Dr Christian von Wagner is a Reader in Behavioural Research of Early Diagnosis of Cancer at the Health Behaviour Research Centre, UCL. He is working on research into the social and psychological determinants of uptake of the NHS Bowel Cancer Screening Programme. His other research interests are patient experience of bowel cancer screening and diagnostic tests, patient decision making and preferences, health literacy and cancer communication.

  1. When/where do you get your best research ideas?

I think the best ideas come when talking to colleagues or when I am on a train.

  1. Which failure(s) changed you the most?

I like to think that I learn from my mistakes, but I am not sure that is true. I certainly had grant rejections which have been very disappointing but perhaps one of my biggest weaknesses is that I do not like to dwell on failure but just carry on.

  1. What is the best piece of advice (work or life) you’ve been given?

The late Professor Jane Wardle was the biggest inspiration for me. I can not think of a specific piece of advice but everyone who knew her would learn from her. She taught me that enthusiasm, collegiality and a strong work ethic are very important qualities in an academic.

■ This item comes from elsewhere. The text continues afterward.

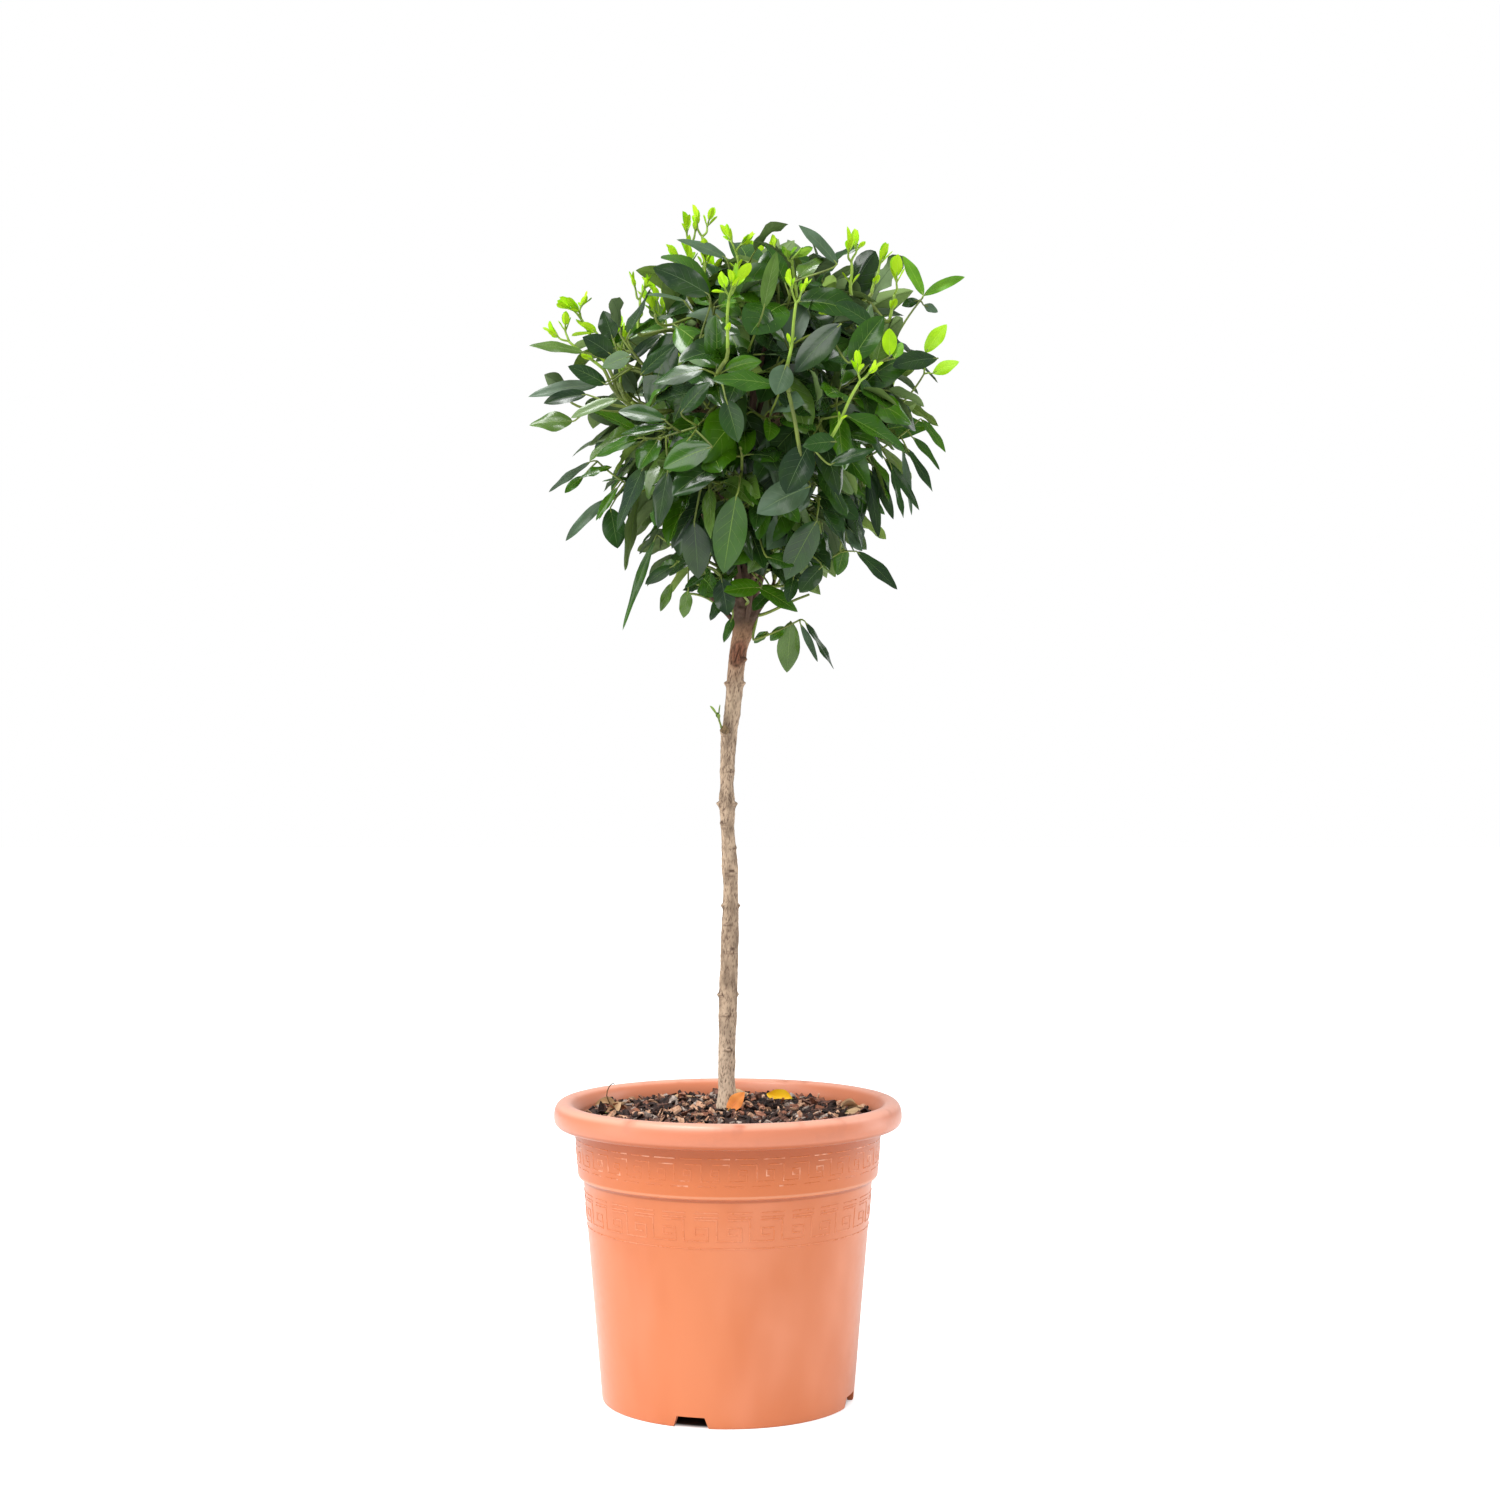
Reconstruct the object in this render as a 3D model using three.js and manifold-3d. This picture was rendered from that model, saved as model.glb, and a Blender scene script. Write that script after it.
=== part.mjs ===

  1. I’m inspired most by…

The desire to make a meaningful impact on cancer outcomes through behavioural science.

  1. What’s an event that changed your life?

I suppose losing two really important mentors with Jane and Professor Wendy Atkin has had a lasting impact and forced me to grow up as a researcher and team leader.

  1. What’s the next big thing in cancer? What will be the game changers?

I think there are many exciting new developments in understanding cancer risk which will potentially change the landscape of screening and early diagnosis. The real challenge for me is to ensure that behavioural interventions to support engagement with these new technologies also keep evolving.

  1. What is your favourite paper that you’ve published in the last 5 years (the one you’re most proud of)?

I really enjoy working on online experiments and particularly a series of studies looking at the impact of social norms on intention to take part in the bowel scope screening programme. The results were really promising and it is a shame that some of the interventions that applied the findings from studies like this (e.g. annual reminders) could not be implemented more widely.



The views expressed are those of the author. Posting of the blog does not signify that the Cancer Prevention Group endorse those views or opinions.